Total energy vario systems sum the kinetic energy of speed and the
potential energy of height and display the rate at which that sum is
changing with time in knots or meters per second.

This calculation must be done in the same domain and in the same
units. i.e. true airspeed + true rate of climb or indicated airspeed
+ indicated rate of climb in the air-data domain. TE calculations can
also be done entirely in the inertial domain though no such system
exists to my knowledge. Don't mix units or domains.

An example is the Borgelt B50/B500 varios which are altitude
compensated to give true rate of climb and which calculate TE with
true airspeed to produce a fast, smooth and accurate TE vario.

These varios, like most, use a probe which may be regarded as a
special static port which is carefully crafted to respond in a precise
way to airspeed changes while being relatively insensitive to yaw and
pitch angles. The real 'magic' of an air-data TE vario is in the
probe.

You could, if so inclined, connect the TE port on the vario to regular
static ports and have a perfectly workable, if non-compensated, vario.

If you accept

0.5*rho*v^2 + rho*g*h + p = const

then the density cancels out when you trade-off a delta_h for a
delta_v^2.

Larry

On Jun 18, 12:31*pm, bildan > wrote:
> This calculation must be done in the same domain and in the same
> units. *i.e. true airspeed + true rate of climb or indicated airspeed
> + indicated rate of climb in the air-data domain. *TE calculations can
> also be done entirely in the inertial domain though no such system
> exists to my knowledge. Don't mix units or domains.

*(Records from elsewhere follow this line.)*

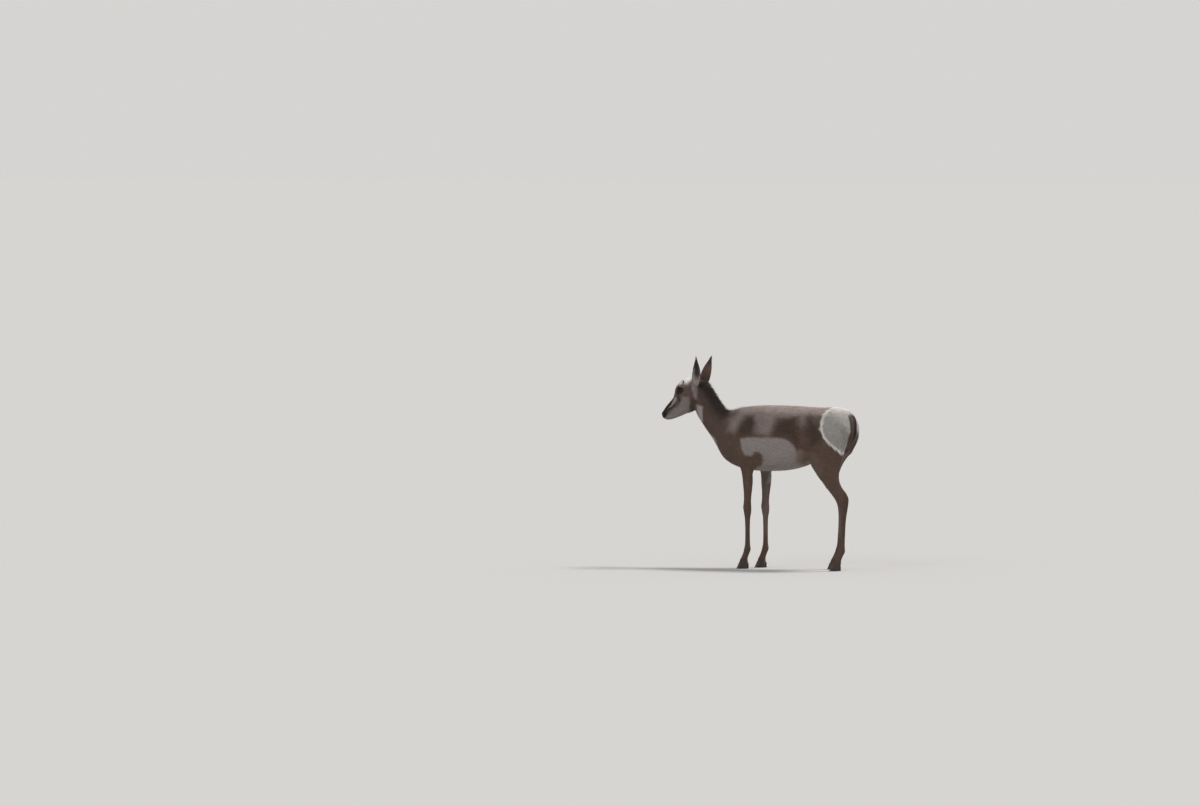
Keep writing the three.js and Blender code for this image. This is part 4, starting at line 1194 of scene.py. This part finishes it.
def wrap_uv(R, name):
    """Place of each root on an unwrap of the skin: along the part, and round it."""
    x, y, z = R.T
    if "leg" in name:
        cx = (LEG_X_FRONT if "front" in name else LEG_X_HIND) * (1 if "left" in name else -1)
        cy = np.interp(z, [40, 300, 420, 480, 560], [-168, -150, -148, -148, -150])
        if "front_right" in name:
            cy = cy + FORE_STEP
        if "hind" in name:
            cy = np.interp(z, [40, 100, 300, 370, 430, 500, 600], [366, 388, 402, 396, 360, 318, 310])
            if "right" in name:
                cy = cy - HIND_STEP * np.interp(z, [500, 600], [1, 0.3])
        u, ang = (z - 20) / 600, np.arctan2(x - cx, y - cy)
    elif "head" in name:
        axis = (y + 560) * 0.55 + (z - 865) * 0.83
        off = -(y + 560) * 0.83 + (z - 865) * 0.55
        u, ang = (axis + 190) / 380, np.arctan2(np.abs(x), off + 10) * 2 - math.pi
    elif "neck" in name:
        axis = (y + 380) * 0.62 - (z - 790) * 0.78
        off = (y + 380) * 0.78 + (z - 790) * 0.62
        u, ang = (axis + 230) / 460, np.arctan2(np.abs(x), off) * 2 - math.pi
    elif "tail" in name:
        u, ang = (z - 650) / 190, np.arctan2(x, y - 428)
    else:
        u = (y + 345) / 790 if "side" in name else y
        u = (y + 345) / 380 if "front" in name else (y - 10) / 430
        ang = np.arctan2(np.abs(x), z - 690) * 2 - math.pi
    v = (ang + math.pi) / (2 * math.pi)
    return np.clip(np.stack([u, v], 1), 0.003, 0.997)




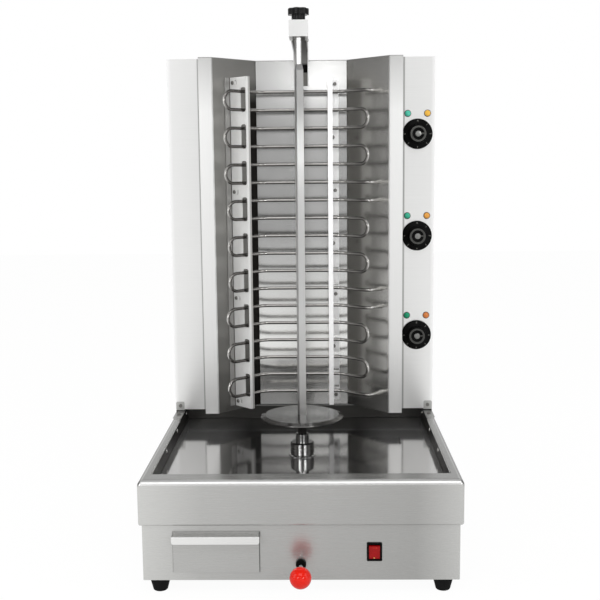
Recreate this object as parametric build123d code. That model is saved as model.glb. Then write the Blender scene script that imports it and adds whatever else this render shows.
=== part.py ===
from build123d import *
from math import cos, radians, sin, sqrt, tan
import os

# Electric doner kebab grill, millimetres, +Z up, +X to the right of a person facing it.
# While modelling, y = 0 is the front face of the apron; write_node centres the whole object on Y.

# Driving sizes of the base
sheet = 1.5
base_width = 530.0
base_depth = 600.0
foot_height = 22.0
foot_radius = 16.5
foot_tip_radius = 12.0
foot_inset = 31.0
apron_height = 76.0
rim_top_z = 192.0
rim_bend_radius = 9.5
apron_hem_radius = 4.0
apron_corner_radius = 4.0
panel_inset = 5.0
wall_below_tray = 12.0
panel_corner_radius = 3.0
front_rim = 36.5
side_rim = 17.0
rear_deck = 90.0
rim_flange_height = 16.0
tray_floor_drop = 28.0
tray_wall_drop = 2.0
drain_radius = 10.0
rivet_radius = 2.0
rivet_head_radius = 3.8
rivet_head_height = 1.6
rivet_rows = 3
rivet_pitch = 138.0
rivet_back_inset = 33.0

# Driving sizes of the drawer
drawer_inset = 50.0
drawer_width = 143.0
drawer_bottom_z = 36.0
drawer_height = 69.0
drawer_depth = 240.0
drawer_margin = 4.0
drawer_gap = 1.5
handle_drop = 4.0
handle_lip_height = 12.5
handle_reach = 13.0
sliding_gap = 0.3

# Driving sizes of the switch
switch_x = 120.0
switch_z = 70.3
bezel_width = 25.0
bezel_height = 31.5
bezel_rise = 2.5
switch_depth = 23.0
switch_wall = 1.3
rocker_width = 18.0
rocker_height = 22.4
rocker_tilt = 8.0
rocker_pivot_depth = 5.0

# Driving sizes of the drive
spit_y = 237.0
push_rod_z = 50.0
push_rod_radius = 4.0
ball_radius = 17.4
ball_reach = 52.5
ball_socket = 7.0
bushing_radius = 8.5
carriage_travel = 28.0
running_gap = 0.05
rail_radius = 5.0
rail_spacing = 150.0
rail_drop = 14.5
rail_front_room = 46.0
rail_back_room = 34.0
bearing_block = (22.0, 24.0, 20.0)
bearing_pitch = 82.0
carriage_sheet = 3.0
gearbox_size = (80.0, 100.0, 38.0)
motor_radius = 30.0
motor_height = 55.0
shaft_radius = 6.0
shaft_space = 6.5
shaft_bearing_radius = 12.0
shaft_bearing_height = 8.0
guard_radius = 9.0
guard_plate_radius = 24.0
boss_radius = 21.5
boss_height = 23.0
boss_neck_radius = 12.3
boss_neck_height = 16.0
socket_depth = 20.0

# Driving sizes of the spit and the meat disc
spit_side = 12.5
spit_turn = 18.0
disc_z = 241.5
disc_flat_radius = 67.2
disc_radius = 76.0
disc_droop = 3.4
disc_sheet = 2.0
disc_hub_radius = 17.0
disc_hub_height = 16.0
spit_tip_height = 10.0
spit_tip_side = 9.4

# Driving sizes of the tower
tower_gap = 6.0
tower_height = 706.0
tower_inset = 1.0
tower_depth = 130.0
tower_setback = 150.0
casing_face = 65.5
strip_width = 25.5
strip_step = 34.0
reflector_run = 80.0
return_overlap = 20.0
seam_gap = 0.1
reflector_flange = 16.0
vent_length = 70.0
vent_height = 4.0

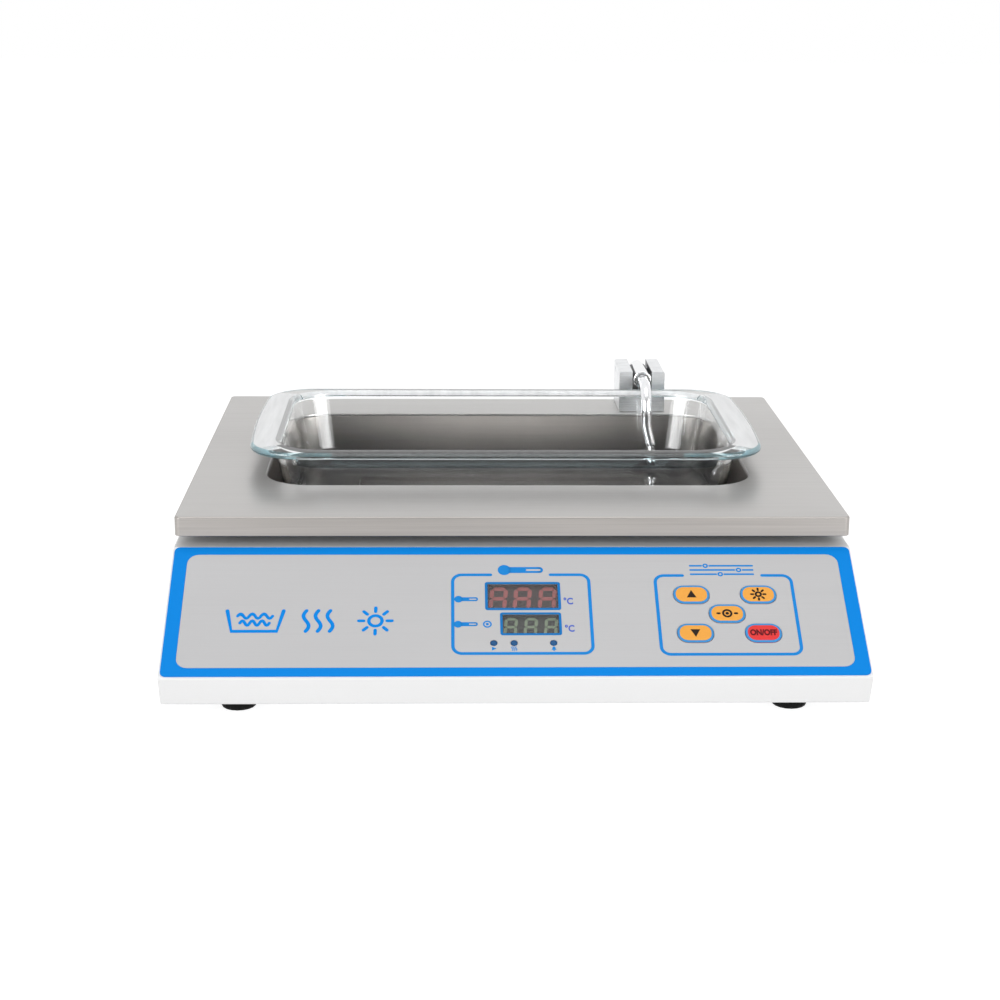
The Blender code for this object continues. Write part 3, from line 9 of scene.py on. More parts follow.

I think you've have hit the nail on the head. It's annoying that I
missed that since I'd wondered some time ago about indicated vs. true
rate of climb.

The only remaining question in my mind is if IAS and IROC (Indicated
ROC) change in the right manner. At 18k feet where the atmospheric
density is roughly half that at sea level, TAS = SQRT(2) * IAS and
"true kinetic energy" will be twice "indicated KE." For the two
factors to cancel out, it would seem that the TROC (true ROC) would
have to be twice the IROC, and that sounds right. But it would be nice
if you could say a few words about why that's the case. Here's what I
can see right now:

If, as I seem to remember (and makes intuitive sense), pressure vs.
altitude decays exponential, then the derivative of pressure versus
altitude will be half what it was at sea level. If the vario measures
the rate of change of pressure, then we'd get the factor of 2 we need
and all would be well, but ... the capacity bottle has only half as
many air molecules. If that has any impact on the vario (over and
above the factor of 2 mentioned above), then it would seem like
compensation would be altitude dependent. I suspect that it does not,
but any words on why would be appreciated.

Thanks.

Martin

On Jun 20, 12:18*am, Hellman > wrote:
> On Jun 18, 12:31*pm, bildan > wrote:
>
> > This calculation must be done in the same domain and in the same
> > units. *i.e. true airspeed + true rate of climb or indicated airspeed
> > + indicated rate of climb in the air-data domain. *TE calculations can
> > also be done entirely in the inertial domain though no such system
> > exists to my knowledge. Don't mix units or domains.
>
> I think you've have hit the nail on the head. It's annoying that I
> missed that since I'd wondered some time ago about indicated vs. true
> rate of climb.
>
> The only remaining question in my mind is if IAS and IROC (Indicated
> ROC) change in the right manner. At 18k feet where the atmospheric
> density is roughly half that at sea level, TAS = SQRT(2) * IAS and
> "true kinetic energy" will be twice "indicated KE." For the two
> factors to cancel out, it would seem that the TROC (true ROC) would
> have to be twice the IROC, and that sounds right. But it would be nice
> if you could say a few words about why that's the case. Here's what I
> can see right now:
>
> If, as I seem to remember (and makes intuitive sense), pressure vs.
> altitude decays exponential, then the derivative of pressure versus
> altitude will be half what it was at sea level. If the vario measures
> the rate of change of pressure, then we'd get the factor of 2 we need
> and all would be well, but ... the capacity bottle has only half as
> many air molecules. If that has any impact on the vario (over and
> above the factor of 2 mentioned above), then it would seem like
> compensation would be altitude dependent. I suspect that it does not,
> but any words on why would be appreciated.
>
> Thanks.
>
> Martin

I'd say it is worthwhile to have an altitude compensated vario. If
you start with that, then you have to use true airspeed to do the TE
calculation.

More interesting to me is the relatively new Inertial Reference Units
(IRU's) that have been developed for UAV's. These are small, light,
use little power, are accurate and are available at a reasonable
cost. In addition to position data, Euler angles, and 3D
acceleration, they provide very accurate 3D velocity data. The
horizontal and vertical velocity can be used for a nearly perfect TE
vario. It would be immune to gusts and would have instantaneous
response. The vario reading should be very smooth since it's
measuring the actual velocity of the glider without any probes or air
data at all. In addition to perfect vario data, together with true
airspeed, could provide highly accurate real time vector winds.